Don't worry you won't break a cheap bike, it might break you though.
My experience of buying a cheap road bike new for £250 6years ago.
Saddle was horrific, gave me saddle sores after 30 minutes and had to be replaced
Riding position was terrible which was down to the old fashioned handlebars with enormous reach, drop and a shape which coupled with STI levers mean I can only reach the brakes with the reach adjust all the way in.
Tyres labelled 23c measure up more like 18mm! and when pumped up hard enough not get a puncture transmit every tiny road chipping into vibration up through the frame.
The 16 speed non-group shimano STI gears have been flawless not as smooth as the XT on my mountain bike but still working perfect.

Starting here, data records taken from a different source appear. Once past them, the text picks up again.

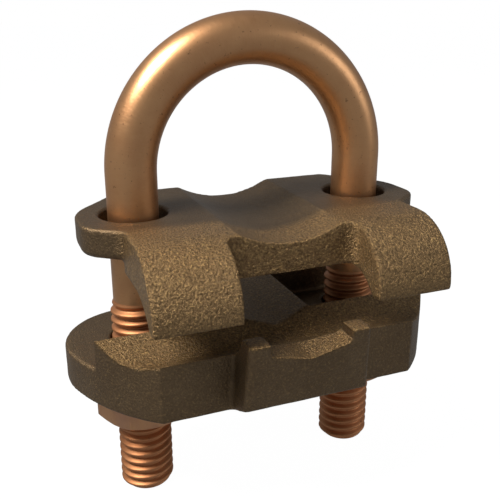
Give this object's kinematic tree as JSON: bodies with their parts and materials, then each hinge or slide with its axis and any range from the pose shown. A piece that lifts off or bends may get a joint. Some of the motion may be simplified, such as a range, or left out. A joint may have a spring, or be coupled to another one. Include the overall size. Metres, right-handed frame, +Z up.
{
  "type": "earth rod clamp",
  "caption": "U-bolt drawing a hooked saddle casting and a keeper casting together, to clamp an earth conductor along or across a ground rod.",
  "frame": {"origin": "midway between the two legs, on the flat top face of the saddle casting beside the rod seat", "axes": "+X from one leg to the other, +Y along the rod seat away from the hooks, +Z up the legs towards the bend"},
  "size_m": [0.0666, 0.0397, 0.0824],
  "materials": {
    "copper_bolt": "brushed, satin, copper coloured",
    "copper_nut": "machined, satin, copper coloured",
    "bronze_casting": "sand cast, aged dark brown with gold worn edges"
  },
  "bodies": {
    "bolt": {"u_bolt": "copper_bolt"},
    "keeper": {"keeper_casting": "bronze_casting"},
    "saddle": {"saddle_casting": "bronze_casting"},
    "left_nut": {"nut_left": "copper_nut"},
    "right_nut": {"nut_right": "copper_nut"}
  },
  "joints": [
    {"name": "take_up", "type": "slide", "parent": "bolt", "child": "keeper", "axis": [0, 0, 1], "range_m": [-0.012, 0.009]},
    {"name": "cable_gap", "type": "slide", "parent": "keeper", "child": "saddle", "axis": [0, 0, 1], "range_m": [-0.0085, 0]},
    {"name": "left_nut_turn", "type": "hinge", "parent": "keeper", "child": "left_nut", "pos_m": [-0.02057, 0, -0.0325], "axis": [0, 0, 1], "range_deg": [-2800, 2100]},
    {"name": "right_nut_turn", "type": "hinge", "parent": "keeper", "child": "right_nut", "pos_m": [0.02057, 0, -0.0325], "axis": [0, 0, 1], "range_deg": [-2800, 2100]}
  ],
  "couplings": [
    {"joint": "left_nut_turn", "follows": "take_up", "rad_per_m": 3957.9},
    {"joint": "right_nut_turn", "follows": "take_up", "rad_per_m": 3957.9}
  ]
}
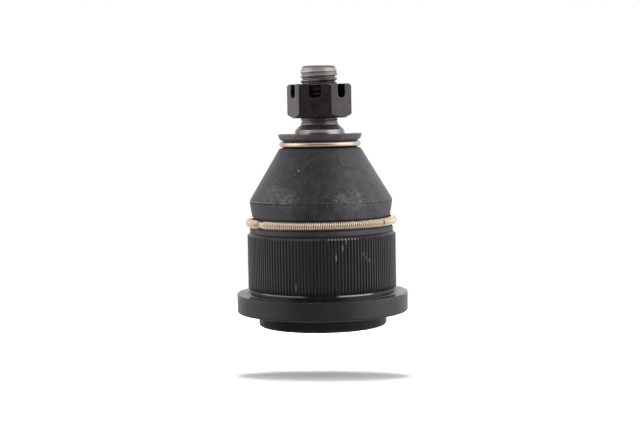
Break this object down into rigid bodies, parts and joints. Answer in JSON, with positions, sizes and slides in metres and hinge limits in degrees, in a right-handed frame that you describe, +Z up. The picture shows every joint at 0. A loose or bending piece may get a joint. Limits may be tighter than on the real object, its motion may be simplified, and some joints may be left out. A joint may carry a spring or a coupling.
{
  "type": "suspension ball joint",
  "caption": "Press-in suspension ball joint: serrated flanged steel body, swivelling tapered ball stud with a slotted nut, and a rubber dust boot held by two rings.",
  "frame": {"origin": "middle of the underside, on the rolled rim that holds the cover plate", "axes": "+Z up along the stud, from the cover plate to the threaded end; -Y is the front, as pictured"},
  "size_m": [0.0548, 0.0548, 0.0829],
  "materials": {
    "body_black": "satin black phosphate",
    "bearing_polymer": "moulded",
    "spring_steel": "tempered",
    "cover_steel": "satin black phosphate",
    "stud_steel": "turned and rolled",
    "nut_black": "dark phosphate",
    "boot_rubber": "matte, dusty",
    "ring_gold_zinc": "yellow zinc plate",
    "garter_yellow_zinc": "yellow zinc plate"
  },
  "bodies": {
    "housing": {"housing": "body_black", "upper_bearing": "bearing_polymer", "lower_bearing": "bearing_polymer", "preload_spring": "spring_steel", "cover_plate": "cover_steel"},
    "boot": {"dust_boot": "boot_rubber", "boot_garter_spring": "garter_yellow_zinc"},
    "boot_top": {"boot_top_ring": "ring_gold_zinc"},
    "stud": {"ball_stud": "stud_steel", "castle_nut": "nut_black"}
  },
  "joints": [
    {"name": "swing_direction", "type": "hinge", "parent": "housing", "child": "boot", "pos_m": [0, 0, 0.0195], "axis": [0, 0, 1], "continuous": true},
    {"name": "stud_swing", "type": "hinge", "parent": "boot", "child": "boot_top", "pos_m": [0, 0, 0.0195], "axis": [0, 1, 0], "range_deg": [-25, 25], "deforming": ["dust_boot"]},
    {"name": "stud_spin", "type": "hinge", "parent": "boot_top", "child": "stud", "pos_m": [0, 0, 0.0195], "axis": [0, 0, 1], "continuous": true}
  ]
}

The brakes are worse than useless, I bought the bike for a 20 mile each way commute along flat roads. Then one day a driver pulled out of a side road, I pulled on the brakes nothing happened, I pulled harder couldn't even lock the back wheel. I slid across the rear of the vehicle as it pulled out onto the main road, luckily I was in hurt. I stopped riding the bike outdoors after that and is has been permanently fixed to my turbo trainer ever since.
To make the bikr usable and safe to ride on the road I'd be looking at the following "upgrades"
new saddle £30
new brake calipers £30
pair of new tyres £30
new handlebars £30
Total cost of bike £370
If I'd spent £370 originally I probably would have got a bike that was better in every way.
Look on eBay, or Facebook pages near you, or preferably local cycle clubs and buy a second hand CX bike - they will generally be well maintained and looked after and will be something around your budget - they will do gravel paths, have decent wheels and let you change tyres for pure road biking to see if it appeals - no need to buy cheap new when you could get decent second hand
But again, be aware that CX bikes are not built for long rides IMO. They are built for balls-out racing for an hour.
The vast majority of riders on 'dirt' cycle paths do it on cheapy road bikes. At least round Cambridge they do. Expensive looking bikes have the life expectancy of a chocolate fire guard - they get nicked.